Speaker: Dr. Jessica Lin
George Mason University
Date: July 29, 2013
Place: FL 2 – Room 1022
Massive amounts of data are generated daily at a rapid rate. As a result, the world is faced with unprecedented challenges and opportunities on managing the ever-growing data, and much of the world's supply of data is in the form of time series. One obvious problem of handling time series databases concerns its typically massive size---gigabytes or even terabytes are common, with more and more databases reaching the petabyte scale. Most classic data mining algorithms do not perform or scale well on time series data due to their unique structure. In particular, the high dimensionality, very high feature correlation, and the typically large amount of noise that characterize time series data present a difficult challenge. As a result, time series data mining has attracted an enormous amount of attention in the past two decades. This presentation gives an overview of my contributions in the field of time series data mining. The first part of the presentation discusses time series data mining fundamentals - more specifically, the two aspects that hugely determine the efficiency and effectiveness of most time series data mining algorithms: data representation and similarity measure. More specifically, I will discuss Symbolic Aggregate approximation (SAX), a symbolic representation that has become the gold standard of time series representation, and a building block for many time series data mining tasks in the past decade.
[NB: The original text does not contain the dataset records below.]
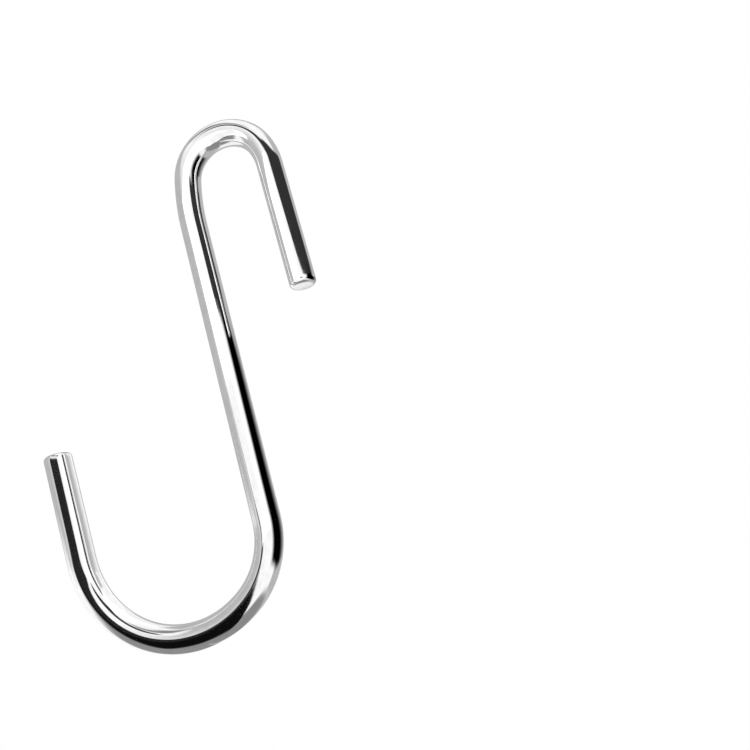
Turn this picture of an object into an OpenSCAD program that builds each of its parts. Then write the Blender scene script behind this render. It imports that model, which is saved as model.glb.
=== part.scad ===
// S hook bent from one length of round steel rod. A small crest goes over a rail, a straight
// shank hangs from it, and a wider bowl at the foot turns the other way to carry the load.
// Both free ends run on as straight arms with rounded edges. The rod leaves the shank in a
// gentle curve at each end and then turns tighter, as a rod bent round a former does.
// Millimetres, +Z up, +Y away from the viewer. The origin is the inside top of the crest, where
// a rail touches. The hook leans so that its centre of mass hangs right below that point.

/* [Rod] */
// Diameter of the round rod
rod_d = 4.5; // [3:0.1:6]
// Radius of the rounded edge at both cut ends
tip_round = 0.75; // [0.2:0.05:1.2]

/* [Shank] */
// Straight length between the two bends
shank_len = 51; // [30:0.5:90]

/* [Upper hook] */
// Inside radius of the gentle curve from the shank into the crest
lead_in_r = 40; // [15:0.5:60]
// Turn made by that gentle curve, in degrees
lead_in_turn = 12; // [4:1:20]
// Inside radius of the crest, which goes over the rail
crest_r = 5.15; // [4:0.05:12]
// Turn made by the crest, in degrees
crest_turn = 147; // [130:1:155]
// Inside radius of the curve from the crest into the upper arm
lead_out_r = 9.25; // [7:0.25:30]
// Turn made by that curve, in degrees
lead_out_turn = 21; // [5:1:30]
// Straight length of the upper arm, with its rounded end
upper_arm_len = 22.8; // [6:0.2:40]

/* [Lower hook] */
// Inside radius of the heel, where the shank turns into the bowl
heel_r = 11.25; // [7:0.25:30]
// Turn made by the heel, in degrees
heel_turn = 54; // [30:1:70]
// Inside radius of the bowl, which carries the load
bowl_r = 15; // [9:0.25:30]
// Turn made by the bowl, in degrees
bowl_turn = 123; // [95:1:130]
// Straight length of the lower arm, with its rounded end
lower_arm_len = 18.4; // [6:0.2:40]

/* [Hidden] */
$fn = 96;
rod_r = rod_d / 2;
steel = [0.80, 0.81, 0.83];
// A collar a micron proud of the rod laps every seam, so that the stretches become one solid
seam_proud = 0.001;
seam_lap = 0.05;

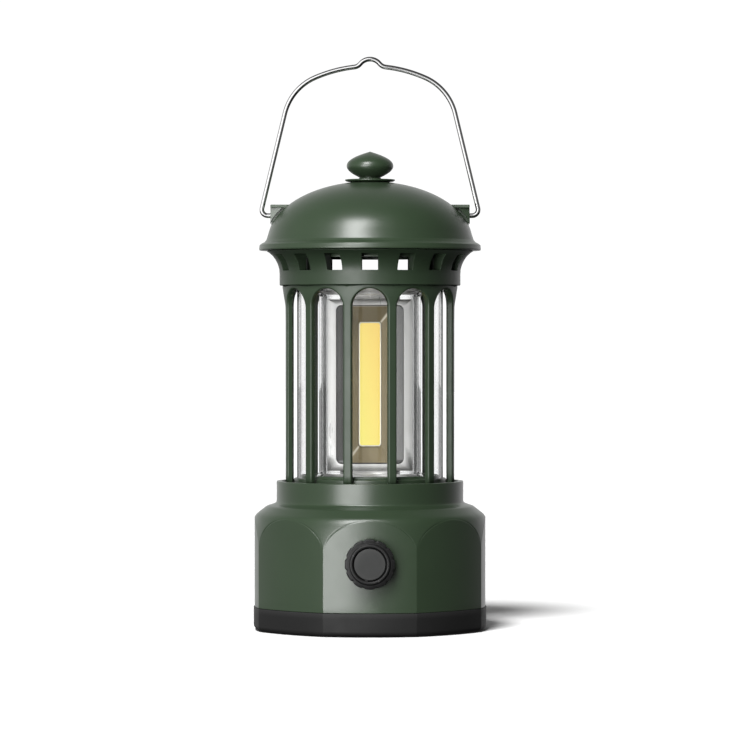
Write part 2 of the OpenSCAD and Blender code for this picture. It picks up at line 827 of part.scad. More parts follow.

The second part of the presentation will focus on the discovery of novel and non-trivial patterns in time series data, including frequently encountered (or repeated) patterns, rare (or anomalous) patterns, or latent structure.
Dr. Jessica Lin is an Associate Professor in the Department of Computer Science at George Mason University. She received her PhD degree from University of California, Riverside in June, 2005. Her research interests encompass broad areas of data mining, especially data mining for large temporal and spatiotemporal databases, text, and images. This research work is partially funded by NSF and the U.S. Army.